Close season recruitment was not great – could anybody really get excited about George Dobson or Mark McNulty- and performance levels dropped. Draws against Oxford United (currently third in the league) and Ipswich Town (currently second) were deemed unacceptable and the Bile Quotient increased.

We rallied a bit; wins at Burnley and Sheffield United, where McGeouch was outstanding, showed the potential, but a heavy defeat at Peterborough and a disappointingly spineless one at Lincoln City showed the cracks and played a part in finishing his time at Sunderland.

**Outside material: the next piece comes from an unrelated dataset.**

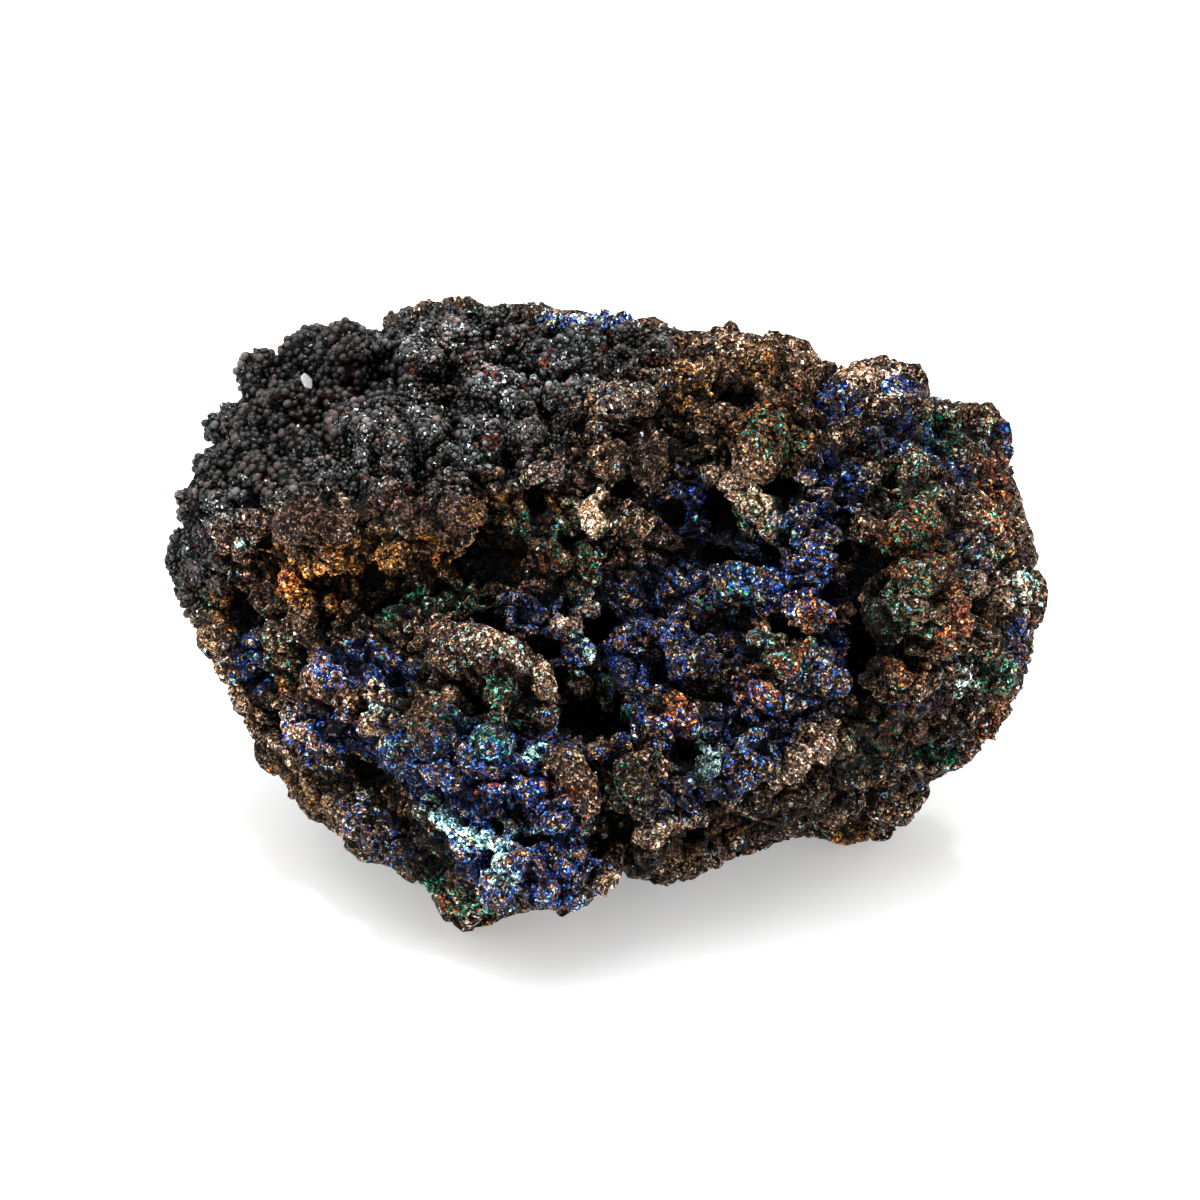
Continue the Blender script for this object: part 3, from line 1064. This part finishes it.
def bead_material():
    s = Shading("goethite_beads")
    colour = s.steps(s.attribute("own"), [(0, BLACK), (0.5, CHARCOAL), (1.0, SLATE)], "LINEAR")
    tint = s.mix(s.fall(s.noise(6.0), 0.42, 0.6, 0.0, 1.0), (1, 1, 1, 1), (1.25, 0.75, 0.62, 1))
    colour = s.mix(1.0, colour, tint, "MULTIPLY")
    colour = s.mix(1.0, colour, s.attribute("tone"), "MULTIPLY")
    s.shade("Base Color", colour)
    s.shade("Roughness", s.span(s.noise(0.2), 0.3, 0.6))
    s.shade("Normal", s.bump(s.noise(0.16, 3.0), 0.05))
    s.shade("Specular IOR Level", 0.5)
    return s.material


def packed(seats, radius, order, most, closeness):
    """The seats in this order, without those too close to one taken already."""
    taken = {}
    kept = []
    cell = 2 * radius.max()
    for i in order:
        here = tuple(np.floor(seats[i] / cell).astype(int))
        near = itertools.product(*[(value - 1, value, value + 1) for value in here])
        rivals = [j for key in near for j in taken.get(key, ())]
        gaps = np.linalg.norm(seats[rivals] - seats[i], axis=1)
        if np.all(gaps > closeness * (radius[rivals] + radius[i])):
            taken.setdefault(here, []).append(i)
            kept.append(i)
        if len(kept) == most:
            break
    return np.array(kept)


def grow_beads(surface, bead_seats, rng):
    """The botryoidal goethite: beads grown into one another, side by side."""
    seats, out, shown, light = surface.spread(110000, rng)
    cap = column(shown, "goethite") - 0.5 * column(shown, "mauve")
    round_share = beaded(seats, out, bead_seats)
    luck = rng.random(len(seats)) * ramp(out @ TOWARDS, -0.6, 0.3)
    material = bead_material()
    kinds = (
        ("goethite_beads", round_share, BEAD_SIZES, BEADS, ball(2), 0.8),
        ("goethite_small_beads", 1 - round_share, SMALL_BEAD_SIZES, SMALL_BEADS, ball(1), 0.72),
    )
    for name, share, span, most, form, closeness in kinds:
        fit = np.nonzero(cap * share > 0.5)[0]
        radius = rng.uniform(*span, len(seats))
        kept = packed(seats, radius, fit[np.argsort(-luck[fit])], most, closeness)
        sizes = radius[kept][:, None] * rng.uniform(0.88, 1.12, (len(kept), 3))
        numbers = {"own": rng.random(len(kept)), "tone": light[kept]}
        beads = scatter(name, form, seats[kept], turned_frames(out[kept], 0.2, rng), sizes,
                        0.3 * radius[kept], numbers, material)
        beads.data.shade_smooth()


def lay_flake(surface):
    """The small white flake that lies on the cap's beads."""
    tree = BVHTree.FromPolygons(surface.points.tolist(), surface.triangles.tolist())
    point, normal = seat(tree, *FLAKE_PLACE)
    bm = bmesh.new()
    bmesh.ops.create_uvsphere(bm, u_segments=28, v_segments=14, radius=1)
    out = Vector(normal + TOWARDS).normalized()
    along = Vector(RIGHT * 0.42 - UP).normalized()
    along = (along - out * along.dot(out)).normalized()
    aside = out.cross(along)
    for vert in bm.verts:
        x, y, z = vert.co
        edge = 1 + 0.05 * math.sin(5 * math.atan2(y, x)) + 0.03 * math.sin(11 * math.atan2(y, x))
        spot = along * (FLAKE_SIZE[0] * x * edge) + aside * (FLAKE_SIZE[1] * y * edge)
        spot += out * (FLAKE_SIZE[2] * z + FLAKE_RISE)
        vert.co = (Vector(point) + spot) * MM
    mesh = bpy.data.meshes.new("white_flake")
    bm.to_mesh(mesh)
    bm.free()
    flake = linked("white_flake", mesh)
    flake.data.shade_smooth()
    s = Shading("white_flake")
    veined = s.steps(s.noise(0.22, 4.0), [(0.3, (0.3, 0.3, 0.3)), (0.7, (0.62, 0.62, 0.6))], "LINEAR")
    s.shade("Base Color", veined)
    s.shade("Normal", s.bump(s.noise(0.15), 0.05))
    s.shade("Roughness", 0.5)
    dress(flake, s.material)
    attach(flake, "root")


# The light: suns by the direction they shine from, their spread (degrees) and strength, and lamps by
# place (m), size (m) and power (W).
SUNS = [
    ("sky", (-0.08, -0.16, 1.0), 55, 1.4), ("left", (-0.9, -0.3, 0.9), 70, 0.9),
    ("right", (0.9, -0.3, 0.9), 70, 0.9),
]
LAMPS = [("key", (-0.12, -0.06, 0.58), 0.1, 1.3), ("glint", (0.2, 0.2, 0.5), 0.06, 0.7)]
LAMPS_AIM = (0, 0, 0.025)
ROOM_LIGHT = 0.55
FLOOR_HALF_SIZE = 4


def add_light(name, kind, strength, shines):
    """A light that shines this way."""
    light = bpy.data.lights.new(name, kind)
    light.energy = strength
    obj = linked(name, light)
    obj.rotation_euler = shines.to_track_quat("-Z", "Y").to_euler()
    return obj


def build_stage():
    """A plain white table under wide, soft light from above and from both sides."""
    bm = bmesh.new()
    bmesh.ops.create_grid(bm, x_segments=1, y_segments=1, size=FLOOR_HALF_SIZE)
    mesh = bpy.data.meshes.new("floor")
    bm.to_mesh(mesh)
    bm.free()
    floor = linked("floor", mesh)
    s = Shading("floor")
    s.shade("Base Color", (0.86, 0.86, 0.86, 1))
    s.shade("Emission Color", (1, 1, 1, 1))
    s.shade("Emission Strength", 0.38)
    s.shade("Roughness", 0.9)
    s.shade("Specular IOR Level", 0.1)
    dress(floor, s.material)
    for name, place, spread, strength in SUNS:
        sun = add_light(name, "SUN", strength, -Vector(place))
        sun.data.angle = math.radians(spread)
    for name, place, size, power in LAMPS:
        lamp = add_light(name, "AREA", power, Vector(LAMPS_AIM) - Vector(place))
        lamp.data.shape = "DISK"
        lamp.data.size = size
        lamp.location = place
    world = bpy.data.worlds.new("studio")
    world.use_nodes = True
    background = world.node_tree.nodes["Background"]
    background.inputs["Color"].default_value = (1, 1, 1, 1)
    background.inputs["Strength"].default_value = ROOM_LIGHT
    bpy.context.scene.world = world


def build_camera():
    camera = bpy.data.cameras.new("camera")
    camera.sensor_width = SENSOR_MM
    camera.lens = SENSOR_MM * VIEW_DISTANCE / (LAYOUT * STEP)
    camera.clip_start = 0.02
    camera.clip_end = 20
    obj = linked("camera", camera)
    obj.location = Vector(EYE) * MM
    obj.rotation_euler = Vector(-TOWARDS).to_track_quat("-Z", "Y").to_euler()
    bpy.context.scene.camera = obj
    view = bpy.context.scene.view_settings
    view.view_transform = "Standard"
    view.look = "None"


def main():
    build_camera()
    build_stage()
    tree = cad_tree()
    seats = [seat(tree, patch.x, patch.y)[0] for patch in PATCHES]
    skin = build_skin(seats)
    dress(skin, skin_material())
    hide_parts(NODE)
    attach(skin, "root")
    surface = Surface(skin)
    bead_seats = [seat(tree, patch.x, patch.y)[0] for patch in BEADED]
    rng = np.random.default_rng(5)
    grow_beads(surface, bead_seats, rng)
    grow_druses(surface, rng)
    lay_flake(surface)


main()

The worst though was at Bolton Wanderers, where a large percentage of the self-styled “best fans in the world” showed their class by jeering, booing, demanding that he be sacked and generally behaving like the boozed up blowhards that far too many of them are.

They got what they wished for a couple of weeks later; as the saying goes, “be careful what you wish for”.

So, we lost an articulate, thoughtful and intelligent manager, condemned after a season and a third, with the team in a play off position and finding its feet. Since then, he has gone to Hibernian where there has been a notable revival and where it is quite likely that Dylan McGeouch and possibly Aiden McGeady will be strutting their stuff in January.

His successor will not last much longer. I am going to Doncaster and Fleetwood and should we lose both of those, be aware of huge explosions over the South Yorkshire and the Fylde Coast as all the Mr Angry’s gathered there burst their heads in indignation and be warned of the rivers of bile that will be flowing down the A1(M) and M6 as the message boards are filled up with the rants of people who can see no further than the ends of their noses.

I’m pleased to be out of it and I’m sure that, deep down, Jack Ross feels the same.

Wrinkly Pete managed  this comment:

What a pity – real fans are outnumbered by electronic ones who, with their cherished anonymity, may actually be simply non supporting mischief makers.
What a pity – that super Sixer switches off with such a gloomy post but it has to be with his honest style.
What a pity – that this super site is no more.